The Deputy President rejected the claim by the CFMMEU that the two employees who negotiated the enterprise agreement were not covered by the enterprise agreement because Karijini did not yet have a contract to perform work. Deputy President Beaumont found the two train drivers had been engaged for the ‘primary purpose’ of driving trains for Karijini on the Roy Hill network and were already performing work on a secondment agreement between Karijini and TRRC.
There are legitimate reasons for employers to seek approval of an enterprise agreement at a time when there are only a small number of employees employed. Some examples of this include to attract talent while the business grows and to provide certainty when taking part in a commercial tender process.
Having a set of terms and conditions in place provides stability and commercial certainty to a business. It is also important to ensure investors have confidence that projects are able to get off the ground and become operational.
Along with commercial certainty, having an enterprise agreement in place offers a degree of industrial stability for a business.
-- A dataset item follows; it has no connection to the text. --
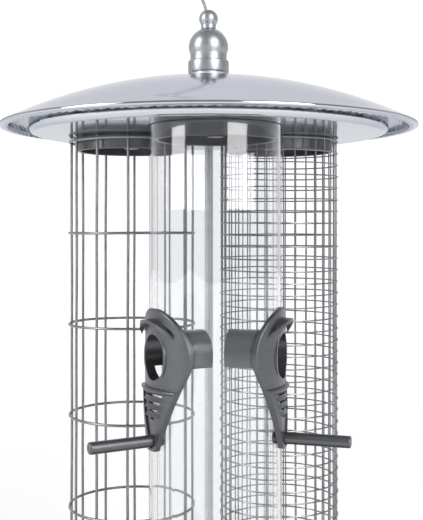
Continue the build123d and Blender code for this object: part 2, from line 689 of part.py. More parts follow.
# ---------------------------------------------------------------- finial
with BuildPart() as finial_washer:
    with BuildSketch(Plane.XY.offset(FINIAL_WASHER_Z)):
        Circle(FINIAL_WASHER_D / 2)
        Circle(ROD_D / 2 + THREAD_GAP, mode=Mode.SUBTRACT)
    extrude(amount=FINIAL_WASHER_THICK)
finish(finial_washer, "finial_washer")

BAND_TOP = FINIAL_FLANGE_HEIGHT + FINIAL_BAND_HEIGHT
BELL_WIDEST = BAND_TOP + FINIAL_BELL_RISE
BALL_R = FINIAL_BALL_D / 2
NECK_R = FINIAL_NECK_D / 2
BALL_MIDDLE = FINIAL_NECK_AT + sqrt(BALL_R**2 - NECK_R**2)
FINIAL_TOP = BALL_MIDDLE + BALL_R
STOP_START = INSERT_START + INSERT_HEIGHT + STOP_LIFT
CABLE_HOLE_R = CABLE_D / 2 + CABLE_HOLE_GAP
STOP_ROOM_R = STOP_D / 2 + CABLE_HOLE_GAP

with BuildPart() as finial:
    with BuildSketch(Plane.XZ):
        with BuildLine():
            Polyline(
                (0, 0),
                (FINIAL_FLANGE_D / 2, 0),
                (FINIAL_FLANGE_D / 2, FINIAL_FLANGE_HEIGHT - FINIAL_FLANGE_CHAMFER),
                (FINIAL_FLANGE_D / 2 - FINIAL_FLANGE_CHAMFER, FINIAL_FLANGE_HEIGHT),
                (FINIAL_BAND_D / 2, FINIAL_FLANGE_HEIGHT),
                (FINIAL_BAND_D / 2, BAND_TOP),
            )
            Spline(
                (FINIAL_BAND_D / 2, BAND_TOP),
                (FINIAL_BELL_D / 2, BELL_WIDEST),
                (FINIAL_BELL_D / 2 * FINIAL_SHOULDER_SHARE, BELL_WIDEST + FINIAL_SHOULDER_RISE),
                (NECK_R, FINIAL_NECK_AT),
                tangents=[(0.6, 1), (-0.1, 1)],
            )
            ThreePointArc(
                (NECK_R, FINIAL_NECK_AT),
                (BALL_R, BALL_MIDDLE),
                (0, FINIAL_TOP),
            )
            Line((0, FINIAL_TOP), (0, 0))
        make_face()
    revolve(axis=Axis.Z)
    with BuildSketch(Plane.XZ):
        Polygon(
            (0, 0),
            (FINIAL_BAND_D / 2 - FINIAL_WALL, 0),
            (FINIAL_BAND_D / 2 - FINIAL_WALL, INSERT_START),
            (INSERT_D / 2 + THREAD_GAP, INSERT_START),
            (INSERT_D / 2 + THREAD_GAP, INSERT_START + INSERT_HEIGHT),
            (STOP_ROOM_R, INSERT_START + INSERT_HEIGHT),
            (STOP_ROOM_R, STOP_START + STOP_HEIGHT),
            (CABLE_HOLE_R, STOP_START + STOP_HEIGHT),
            (CABLE_HOLE_R, FINIAL_TOP - CABLE_FLARE_DEPTH),
            (CABLE_FLARE_R, FINIAL_TOP),
            (0, FINIAL_TOP),
            align=None,
        )
    revolve(axis=Axis.Z, mode=Mode.SUBTRACT)
with BuildPart() as finial_in_place:
    add(finial.part.moved(Location((0, 0, FINIAL_Z))))
finish(finial_in_place, "finial")

with BuildPart() as finial_insert:
    with BuildSketch(Plane.XY.offset(FINIAL_Z + INSERT_START)):
        Circle(INSERT_D / 2)
        Circle(ROD_D / 2 + THREAD_GAP, mode=Mode.SUBTRACT)
    extrude(amount=INSERT_HEIGHT)
finish(finial_insert, "finial_insert")

# ---------------------------------------------------------------- hanger
BALL_TOP_Z = FINIAL_Z + FINIAL_TOP
ROUTE = [(0, 0, -12.5), (0, 0, -2.7), (-4.4, 0, 9.0), (-11.5, 2.0, 20.0), (-21.5, 5.0, 29.0)]
CABLE_ROUTE = [Vector(x, y, z + BALL_TOP_Z) for x, y, z in ROUTE]


def corner_radii(points):
    """The largest tangent arc that each corner's two runs leave room for."""
    radii = []
    for before, here, after in zip(points, points[1:], points[2:]):
        shorter = min((here - before).length, (after - here).length)
        half_turn = radians((here - before).get_angle(after - here)) / 2
        radii.append(0.45 * shorter / tan(half_turn))
    return radii


CABLE_RADII = corner_radii(CABLE_ROUTE)
print("cable radii", [round(radius, 1) for radius in CABLE_RADII])

with BuildPart() as hanger_cable:
    with BuildLine() as cable_path:
        FilletPolyline(*CABLE_ROUTE, radius=CABLE_RADII)
    with BuildSketch(Plane(origin=CABLE_ROUTE[0], z_dir=(0, 0, 1))):
        Circle(CABLE_D / 2)
    sweep(path=cable_path.line)
finish(hanger_cable, "hanger_cable")
tube_volume = pi * CABLE_D**2 / 4 * cable_path.wires()[0].length
print("cable length", round(cable_path.wires()[0].length, 1))
print("cable volume share", round(hanger_cable.part.volume / tube_volume, 4))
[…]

Agreements with small voting cohorts are still assessed against a stringent approval process prescribed under the FW Act and employees still need to be better off overall under the proposed enterprise agreement.
This theme is one of the Australian Labor Party’s key workplace policies for the upcoming Federal Election to prevent employers from making enterprise agreements with small voting cohorts that will apply to a larger workforce in the future.
In October 2017, Opposition Workplace Relations spokesperson Brendan O’Connor announced that Labor would legislate to make it clear that workers who vote on an agreement must be broadly representative of the workers who will ultimately be covered by the enterprise agreement.
Any legislative changes to the number of employees who can vote on enterprise agreements or the makeup of employees to be covered by an enterprise agreement will introduce inflexibilities into the enterprise agreement making process. AMMA will continue to monitor any developments and advocate for employers to continue to make genuine enterprise agreements with small cohorts of employees.